“I can’t accept not trying.” – Michael Jordan
In 1994, Chris called me on the phone for the first time. After some initial awkward small talk, we talked for 3 1/2 hours. What finally broke the ice, and what sustained this conversation, was our love of Michael Jordan and the Chicago Bulls.
Putting aside his personal flaws which all great achievers and innovators have, I was in awe of his athletic ability, his dedication to practice, his need for challenge, and most of all, his mental discipline.
Our oldest daughter’s middle name is Jordan.
I can’t accept not trying became one of our family mottoes.
When the Netflix series came out, The Last Dance, we were stuck at home wondering how we would be able to download it so we could watch it on the bigger screen. We can only download Netflix to our devices. Chris was fortunate enough to work with an NBA player who was able to connect us with some links to the episodes.
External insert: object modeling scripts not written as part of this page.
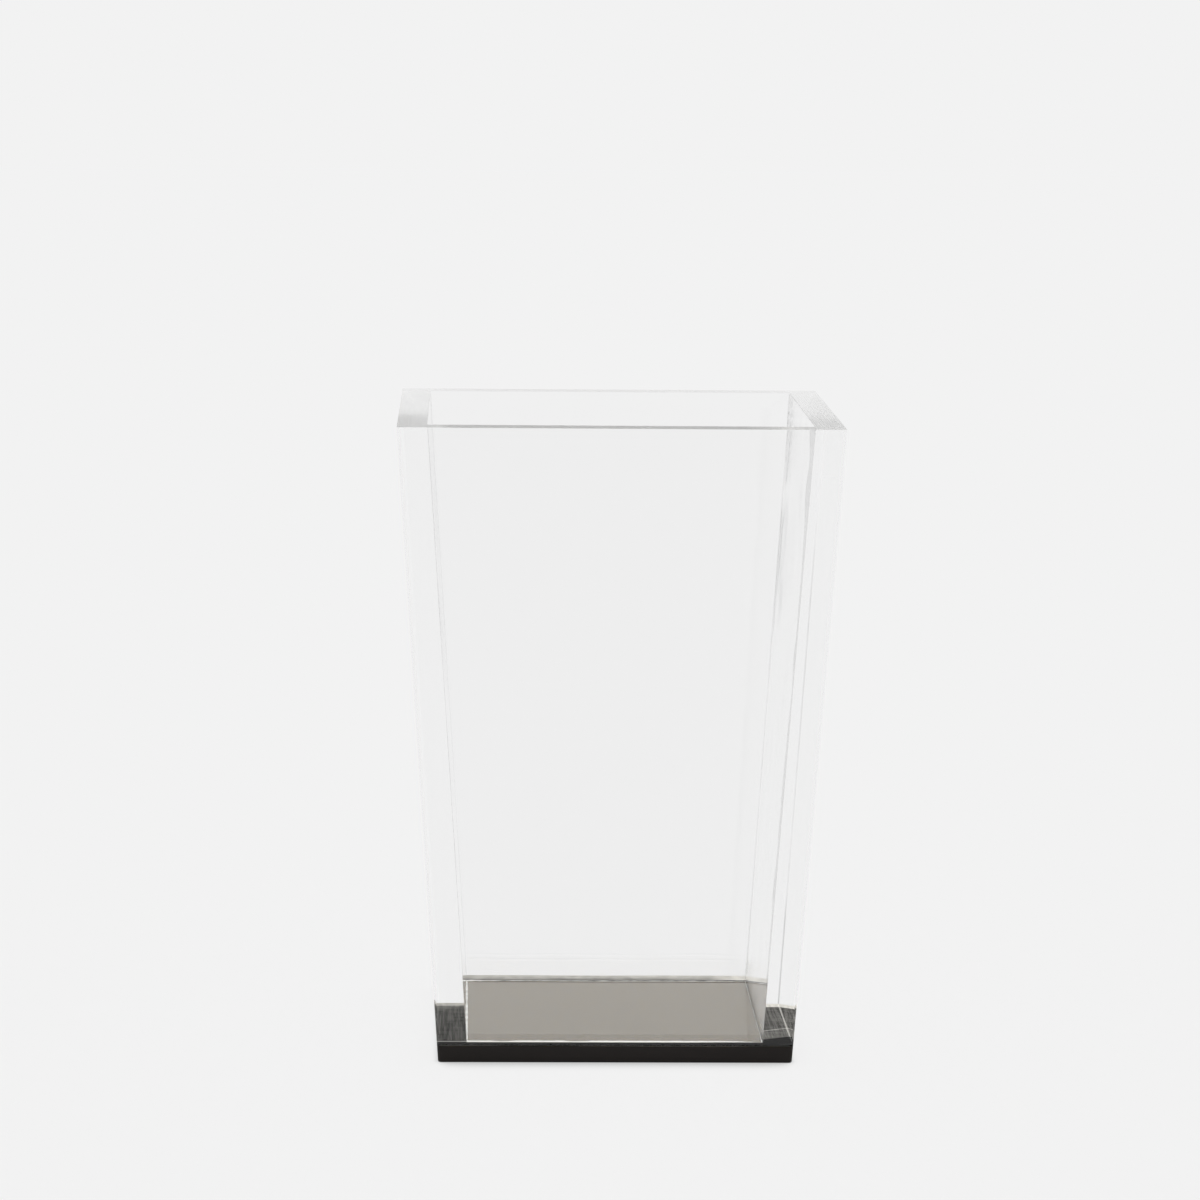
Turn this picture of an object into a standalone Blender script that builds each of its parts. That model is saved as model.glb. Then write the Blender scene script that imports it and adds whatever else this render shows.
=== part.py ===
"""Tapered brush holder: four mitred clear acrylic walls cemented onto a black acrylic base plate.

All lengths are in metres. The holder stands on z = 0 with its axis on Z, its front toward -Y
and its right side toward +X. Four equal panels of clear sheet lean outward. Their side edges
are mitred, so the joint at each corner shows only as a thin diagonal line across the rim. The
walls stand on a black plate whose edges carry on the slope of their outer faces. A film of
clear cement fills the joint at each corner and the joint between the walls and the plate.
"""

import math

import bmesh
import bpy
from mathutils import Matrix, Vector

# Overall sizes, measured across the outer faces
TOP_WIDTH = 0.082
BOTTOM_WIDTH = 0.066
HEIGHT = 0.1195

# Sheet thicknesses
WALL = 0.0055
BASE_THICKNESS = 0.0031

# Cement films, and the clearance that each face of a film keeps to the sheet beside it
BOND_THICKNESS = 0.0002
BOND_CLEARANCE = 0.00005

# Polished edges: width of the arris on each sheet edge, and of the flat on a mitred corner
RIM_ARRIS = 0.0003
BASE_ARRIS = 0.0003
CORNER_FLAT = 0.0005

# How far a sheet blank overhangs each of its saw cuts
SAW_OVERRUN = 0.005

ARRIS_SEGMENTS = 2
SIDES = 4

# Slope of the outer faces, and what follows from it
FLARE = (TOP_WIDTH - BOTTOM_WIDTH) / 2 / HEIGHT
LEAN = math.atan(FLARE)
LEVEL_WALL = WALL / math.cos(LEAN)
JOINT_GAP = BOND_THICKNESS + 2 * BOND_CLEARANCE
WALL_FOOT = BASE_THICKNESS + JOINT_GAP

UP = Vector((0, 0, 1))
FRONT = Vector((0, -1, 0))
RIGHT = Vector((1, 0, 0))
FRONT_RIGHT = (FRONT + RIGHT).normalized()
FRONT_LEFT = (FRONT - RIGHT).normalized()

# Colour, roughness, transmission and refractive index of each material
CLEAR_ACRYLIC = ("clear_acrylic", (0.93, 0.95, 0.95, 1.0), 0.02, 1.0, 1.49)
BLACK_ACRYLIC = ("black_acrylic", (0.012, 0.012, 0.014, 1.0), 0.06, 0.0, 1.49)
CLEAR_CEMENT = ("clear_cement", (0.86, 0.87, 0.86, 1.0), 0.25, 0.8, 1.49)


def outer_half_width(z):
    """Distance from the axis to an outer face at height z."""
    return BOTTOM_WIDTH / 2 + FLARE * z


def inner_half_width(z):
    """Distance from the axis to an inner face at height z."""
    return outer_half_width(z) - LEVEL_WALL


def clear_scene():
    for thing in list(bpy.data.objects):
        bpy.data.objects.remove(thing, do_unlink=True)


def make_material(spec):
    name, colour, roughness, transmission, index = spec
    material = bpy.data.materials.new(name)
    material.use_nodes = True
    shader = material.node_tree.nodes["Principled BSDF"]
    shader.inputs["Base Color"].default_value = colour
    shader.inputs["Roughness"].default_value = roughness
    shader.inputs["Metallic"].default_value = 0.0
    shader.inputs["Transmission Weight"].default_value = transmission
    shader.inputs["IOR"].default_value = index
    return material


def finish_mesh(bm, name, material):
    """Turns a bmesh into a mesh with its faces pointing out."""
    bmesh.ops.recalc_face_normals(bm, faces=bm.faces)
    mesh = bpy.data.meshes.new(name)
    bm.to_mesh(mesh)
    bm.free()
    mesh.materials.append(material)
    return mesh


def place(name, mesh, parent, turn=0.0):
    """Adds one named piece, turned about the holder's axis."""
    piece = bpy.data.objects.new(name, mesh)
    piece.rotation_euler.z = turn
    piece.parent = parent
    parent.users_collection[0].objects.link(piece)
    return piece


def add_arris(piece, width):
    """Rounds the edges that the mesh marks with a bevel weight."""
    bevel = piece.modifiers.new("polished_arris", "BEVEL")
    bevel.limit_method = "WEIGHT"
    bevel.offset_type = "OFFSET"
    bevel.width = width
    bevel.segments = ARRIS_SEGMENTS
    bevel.use_clamp_overlap = True


def mark_edges(bm, wanted):
    """Gives full bevel weight to each edge for which wanted(edge) is true."""
    weight = bm.edges.layers.float.new("bevel_weight_edge")
    for edge in bm.edges:
        edge[weight] = 1.0 if wanted(edge) else 0.0


def sheet_blank(width, thickness, length):
    """An upright rectangle of sheet, centred on the origin, with its thickness along Y."""
    bm = bmesh.new()
    size = Matrix.Diagonal((width, thickness, length, 1.0))
    bmesh.ops.create_cube(bm, size=1.0, matrix=size)
    return bm


def saw(bm, point, outward):
    """Cuts off what lies beyond a plane and closes the cut."""
    geometry = bm.verts[:] + bm.edges[:] + bm.faces[:]
    bmesh.ops.bisect_plane(bm, geom=geometry, plane_co=point, plane_no=outward, clear_outer=True)
    open_edges = [edge for edge in bm.edges if edge.is_boundary]
    bmesh.ops.edgeloop_fill(bm, edges=open_edges)


def corner_point(direction, half_width, z):
    """The point at height z on the corner edge that lies in a diagonal direction."""
    return direction * half_width * math.sqrt(2) + UP * z


def saw_corner_flat(bm, direction):
    """Takes the sharp edge off an outer corner, along its whole slope."""
    outward = (direction - UP * FLARE * math.sqrt(2)).normalized()
    edge = corner_point(direction, outer_half_width(0), 0)
    saw(bm, edge - outward * CORNER_FLAT / 2, outward)


def wall_mesh(material):
    """The front panel: a leaning sheet with mitred sides, cut level at its foot and its rim."""
    slant = (HEIGHT - WALL_FOOT) / math.cos(LEAN)
    width = TOP_WIDTH + 2 * SAW_OVERRUN
    bm = sheet_blank(width, WALL, slant + 2 * SAW_OVERRUN)
    middle_height = (HEIGHT + WALL_FOOT) / 2
    middle_depth = outer_half_width(middle_height) - LEVEL_WALL / 2
    lean = Matrix.Rotation(LEAN, 4, RIGHT)
    centre = Matrix.Translation(FRONT * middle_depth + UP * middle_height)
    bmesh.ops.transform(bm, matrix=centre @ lean, verts=bm.verts)

    saw(bm, UP * WALL_FOOT, -UP)
    saw(bm, UP * HEIGHT, UP)
    for corner, mitre in ((FRONT_RIGHT, -FRONT_LEFT), (FRONT_LEFT, -FRONT_RIGHT)):
        saw(bm, -mitre * JOINT_GAP / 2, mitre)
        saw_corner_flat(bm, corner)

    def on_rim(edge):
        level = all(math.isclose(v.co.z, HEIGHT, abs_tol=RIM_ARRIS / 2) for v in edge.verts)
        return level and edge.calc_length() > WALL * 2

    mark_edges(bm, on_rim)
    return finish_mesh(bm, "wall", material)


def corner_bond_mesh(material):
    """The film in the front right mitre, from the inner corner to the flat on the outer one."""
    length = HEIGHT - WALL_FOOT
    bm = sheet_blank(TOP_WIDTH, BOND_THICKNESS, length + 2 * SAW_OVERRUN)
    along = Matrix.Rotation(FRONT_RIGHT.xy.angle_signed(RIGHT.xy), 4, UP)
    middle_height = (HEIGHT + WALL_FOOT) / 2
    centre = corner_point(FRONT_RIGHT, outer_half_width(middle_height), middle_height)
    bmesh.ops.transform(bm, matrix=Matrix.Translation(centre) @ along, verts=bm.verts)

    saw(bm, UP * WALL_FOOT, -UP)
    saw(bm, UP * (HEIGHT - RIM_ARRIS), UP)
    saw_corner_flat(bm, FRONT_RIGHT)
    inward = -(FRONT_RIGHT - UP * FLARE * math.sqrt(2)).normalized()
    saw(bm, corner_point(FRONT_RIGHT, inner_half_width(0), 0), inward)
    return finish_mesh(bm, "corner_bond", material)


def square_frustum(low_half, high_half, low_z, high_z):
    """A four-sided block with level ends and sloping sides, square to the axes."""
    bm = bmesh.new()
    turn = Matrix.Rotation(math.pi / SIDES, 4, UP)
    middle = Matrix.Translation(UP * (low_z + high_z) / 2)
    bmesh.ops.create_cone(
        bm,
        cap_ends=True,
        segments=SIDES,
        radius1=low_half * math.sqrt(2),
        radius2=high_half * math.sqrt(2),
        depth=high_z - low_z,
        matrix=middle @ turn,
    )
    return bm


def base_mesh(material):
    """The plate under the walls, with its edges on the slope of their outer faces."""
    bm = square_frustum(outer_half_width(0), outer_half_width(BASE_THICKNESS), 0, BASE_THICKNESS)
    for direction in (FRONT_RIGHT, FRONT_LEFT, -FRONT_RIGHT, -FRONT_LEFT):
        saw_corner_flat(bm, direction)
    mark_edges(bm, lambda edge: all(v.co.z < BASE_THICKNESS / 2 for v in edge.verts))
    return finish_mesh(bm, "base_plate", material)


def base_bond_mesh(material):
    """The film between the plate and the feet of the walls, a flat ring as wide as the walls."""
    low = BASE_THICKNESS + BOND_CLEARANCE
    high = low + BOND_THICKNESS
    bm = square_frustum(outer_half_width(low), outer_half_width(high), low, high)
    for direction in (FRONT_RIGHT, FRONT_LEFT, -FRONT_RIGHT, -FRONT_LEFT):
        saw_corner_flat(bm, direction)
    return finish_mesh(bm, "base_bond", material)


def hollow_out(piece, cutter):
    cut = piece.modifiers.new("open_middle", "BOOLEAN")
    cut.operation = "DIFFERENCE"
    cut.object = cutter


def well_cutter(collection, material):
    """The open inside of the walls, from below the film to above it."""
    low = BASE_THICKNESS - JOINT_GAP
    high = WALL_FOOT + JOINT_GAP
    bm = square_frustum(inner_half_width(low), inner_half_width(high), low, high)
    cutter = bpy.data.objects.new("well_cutter", finish_mesh(bm, "well_cutter", material))
    cutter.hide_render = True
    cutter.display_type = "WIRE"
    collection.objects.link(cutter)
    return cutter


def build():
    clear_scene()
    parts = bpy.data.collections.new("brush_holder")
    cutters = bpy.data.collections.new("cutters")
    for collection in (parts, cutters):
        bpy.context.scene.collection.children.link(collection)
    axis = bpy.data.objects.new("holder_axis", None)
    parts.objects.link(axis)

    clear = make_material(CLEAR_ACRYLIC)
    black = make_material(BLACK_ACRYLIC)
    cement = make_material(CLEAR_CEMENT)

    wall = wall_mesh(clear)
    corner_bond = corner_bond_mesh(cement)
    sides = ("front", "right", "back", "left")
    corners = ("front_right", "back_right", "back_left", "front_left")
    for index, (side, corner) in enumerate(zip(sides, corners)):
        turn = math.tau * index / SIDES
        add_arris(place(f"{side}_wall", wall, axis, turn), RIM_ARRIS)
        place(f"corner_bond_{corner}", corner_bond, axis, turn)

    add_arris(place("base_plate", base_mesh(black), axis), BASE_ARRIS)
    base_bond = place("base_bond", base_bond_mesh(cement), axis)
    hollow_out(base_bond, well_cutter(cutters, cement))


build()
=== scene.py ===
"""Looks of the brush holder: clear acrylic walls on a glossy black base, in a pale studio.

Everything is in metres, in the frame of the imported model: the holder stands on z = 0 with its
axis on Z and its front toward -Y. Each wall is shown by a copy of its own solid whose mitres
close on the cement between them, because light runs through a cured joint as if it were solid.
"""

import math
import random

import bmesh
import bpy
from mathutils import Matrix, Vector


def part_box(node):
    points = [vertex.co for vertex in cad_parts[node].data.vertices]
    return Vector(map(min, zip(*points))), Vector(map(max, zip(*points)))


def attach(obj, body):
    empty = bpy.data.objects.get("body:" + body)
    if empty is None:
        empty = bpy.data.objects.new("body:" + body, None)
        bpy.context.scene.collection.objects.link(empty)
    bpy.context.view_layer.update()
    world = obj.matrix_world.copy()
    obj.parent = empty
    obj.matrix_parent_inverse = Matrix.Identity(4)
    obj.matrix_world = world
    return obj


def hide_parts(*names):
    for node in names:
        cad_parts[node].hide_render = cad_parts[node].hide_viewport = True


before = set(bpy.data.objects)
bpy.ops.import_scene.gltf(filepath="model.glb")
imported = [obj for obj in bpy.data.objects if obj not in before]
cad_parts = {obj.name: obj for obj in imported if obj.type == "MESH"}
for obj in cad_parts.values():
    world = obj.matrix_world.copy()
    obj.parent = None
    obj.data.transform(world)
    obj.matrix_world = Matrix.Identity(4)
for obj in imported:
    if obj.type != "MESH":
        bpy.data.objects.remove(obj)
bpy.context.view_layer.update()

# Camera, fitted to the photograph's outline, rim and floor corners
CAMERA_PLACE = Vector((-0.0283, -0.9068, 0.2016))
CAMERA_YAW = math.radians(1.621)
CAMERA_TILT = math.radians(7.467)
CAMERA_ROLL = math.radians(0.5)
FOCAL_PIXELS = 4788.0
PHOTO_PIXELS = 1200.0
SENSOR = 36.0
NEAREST = 0.01

# Enough bounces for light that runs along inside the sheets
BOUNCES = 32

# The studio: backdrop and floor as the picture shows them, and the light that falls on the object
BACKDROP = (0.888, 0.888, 0.888, 1.0)
STUDIO_LIGHT = (1.0, 1.0, 1.0, 1.0)
FLOOR_SIDE = 8.0
FLOOR_DROP = 0.00002
FLOOR_GLOW = 0.92

# Contact shadow: its reach and depth beside the base and in front of it, and how it falls off
CONTACT_REACH = (0.0015, 0.008)
CONTACT_DEPTH = (0.9, 1.5)
CONTACT_FALLOFF = 2.0
CONTACT_SAMPLES = 16

# How softly the shadow in front starts, and where it fades inside and outside the base's corners
CONTACT_SOFTNESS = 0.0005
CONTACT_INSIDE = 0.002
CONTACT_OUTSIDE = 0.001

CORNERS = ("front_right", "back_right", "back_left", "front_left")
SIDES = ("front", "right", "back", "left")

# Heights and half widths that the cement follows, read from the solids
FLOOR_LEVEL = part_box("base_plate")[1].z
FOOT_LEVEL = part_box("front_wall")[0].z
RIM_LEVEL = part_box("front_wall")[1].z
FOOT_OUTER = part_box("base_plate")[1].x
FOOT_INNER = -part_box("front_wall")[1].y
FLARE = (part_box("right_wall")[1].x - FOOT_OUTER) / (RIM_LEVEL - FLOOR_LEVEL)
RIM_INNER = FOOT_INNER + FLARE * (RIM_LEVEL - FOOT_LEVEL)

# Vertices of a solid that lie closer than this are one
WELD = 0.000002

# Largest difference between |x| and |y| on a mitred face, and the depth that parts its two edges
MITRE_CLEARANCE = 0.00025
WALL_MIDDLE = (FOOT_OUTER - FOOT_INNER) / 2

# How far the closed corner flats stand clear of the end of the cement between them
FLAT_LIFT = 0.000005

# Finishes of a wall's faces, in the order of its material slots
POLISHED, CEMENTED, RIM, SHADED_CORNER = range(4)

# How far a face's normal points up or down, at the least, on a level face and on the rim
LEVEL_SHARE = 0.9
RIM_SHARE = 0.3

# Largest difference between |x| and |y| in the normal of a mitre or a corner flat
DIAGONAL_SLACK = 0.1

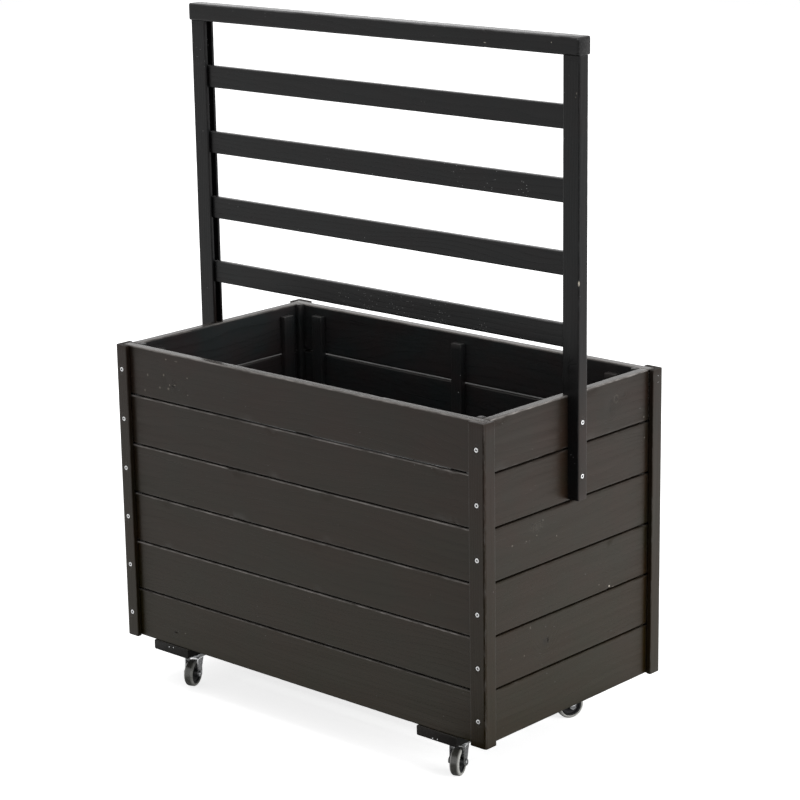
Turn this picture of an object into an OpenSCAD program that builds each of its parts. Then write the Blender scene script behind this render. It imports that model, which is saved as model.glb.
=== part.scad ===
// Rolling planter: a timber box of open-jointed boards on four swivel casters,
// with a trellis frame that stands on the end walls.
// X runs along the box, Y from front to back and Z up. The origin is on the
// ground, below the middle of the box.

/* [Box] */
// Length of the box over its corner posts
box_length = 700; // [560:10:1000]
// Depth of the box over its corner posts, front to back
box_depth = 383; // [300:1:520]
// Number of boards, one above the other, in each wall
board_rows = 6; // [3:1:6]
// Height of a wall board
board_height = 72.5; // [62:0.5:90]
// Thickness of a wall board
board_thickness = 15; // [12:0.5:20]
// Open joint between two wall boards
board_gap = 2; // [1:0.5:5]
// Radius of a board's eased edges
board_easing = 2.5; // [1:0.5:4]

/* [Corner posts] */
// Thickness of both legs of a corner post
leg_thickness = 8; // [6:0.5:12]
// Width of a corner post's wider leg
wide_leg = 27.5; // [25:0.5:40]
// Width of a corner post's narrower leg
narrow_leg = 22; // [21:0.5:32]
// Radius of a corner post's eased edges
leg_easing = 2.5; // [1:0.5:2.5]
// How far a corner post reaches below the boards
leg_drop = 0.5; // [0:0.5:3]

/* [Inside battens] */
// Side of the square batten in each inside corner
corner_batten = 10; // [8:0.5:14]
// Width of an upright batten on a wall
wall_batten_width = 20; // [14:1:26]
// Thickness of an upright batten on a wall
wall_batten_thickness = 10; // [6:0.5:14]
// How far the upright battens stop below the rim
wall_batten_drop = 13.5; // [5:0.5:40]
// End wall to the middle of the outer battens on a long wall
long_wall_batten_inset = 44; // [30:1:80]
// Long wall to the middle of the battens on an end wall
end_wall_batten_inset = 34; // [30:1:60]

/* [Floor] */
// Width of a floor board
floor_board_width = 72.5; // [50:0.5:90]
// Thickness of a floor board
floor_board_thickness = 15; // [10:0.5:20]
// Least drainage gap beside a floor board
least_drain_gap = 8; // [4:0.5:12]

/* [Caster battens] */
// Width of the battens under the box that carry the casters
caster_batten_width = 72; // [56:1:90]
// Thickness of those battens
caster_batten_thickness = 15; // [12:0.5:24]
// Right end of the box to the middle of the right batten
right_batten_inset = 94.25; // [70:0.25:150]
// Left end of the box to the middle of the left batten
left_batten_inset = 84.5; // [70:0.25:150]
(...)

As a family, we watched them as a weekly treat. We savoured each episode. As we sat together to watch the doc, Chris and I explained to the kids why we cared about it so much, why sports matter, and why greatness matters.
Not everyone understands sports and competition. They see the surface. The big money for entertaining the masses. The aggression. The questionable benefit to civilization. No war that is being fought. There is no winning at the expense of millions of lives.
But I remember when the Toronto Blue Jays won the World Series in 1994 and in 1995. I remember the collective joy of a whole city and feeling that energy. I remember high-fiving strangers and hugging random people. It’s a beautiful feeling to connect with normal people who have jobs and families and who suffer and who laugh just like me. For that moment, we were all connected.
When I watch Michael Jordan, I am inspired to push my mental edge. We watch the work ethic and the physical and emotional toll of achieving difficult goals, goals that no one else has achieved while millions watch.
Many philosophical questions arise around the dinner table:
When is it enough?
Are some people hard-wired to never be satisfied without challenges?
Why are people complacent and others driven?
How do you cultivate a work ethic and a disciplined mind?
Can we accept not trying? What is the cost?
Chris and I watch with nostalgia because of the basketball highlights we relive through the documentary and because we relive our own highlights in our early years. We watched games on TV, talked statistics, and finally watched him play live against the Raptors – we were the only ones in Bulls jerseys. Today we still go to sleep listening to a podcast on basketball. It is part of our own identity as a couple.
The kids watch intensely at this man who is neither a hero or a villain. He is human with human frailties and weaknesses. They see the cost of this type of journey. We often don’t talk about these costs – the isolation, the solitary choice, and the loneliness. The cost of being the best and the cost of trying to stay that way.
There is a flip side to everything, good and bad, but we won’t know unless we try.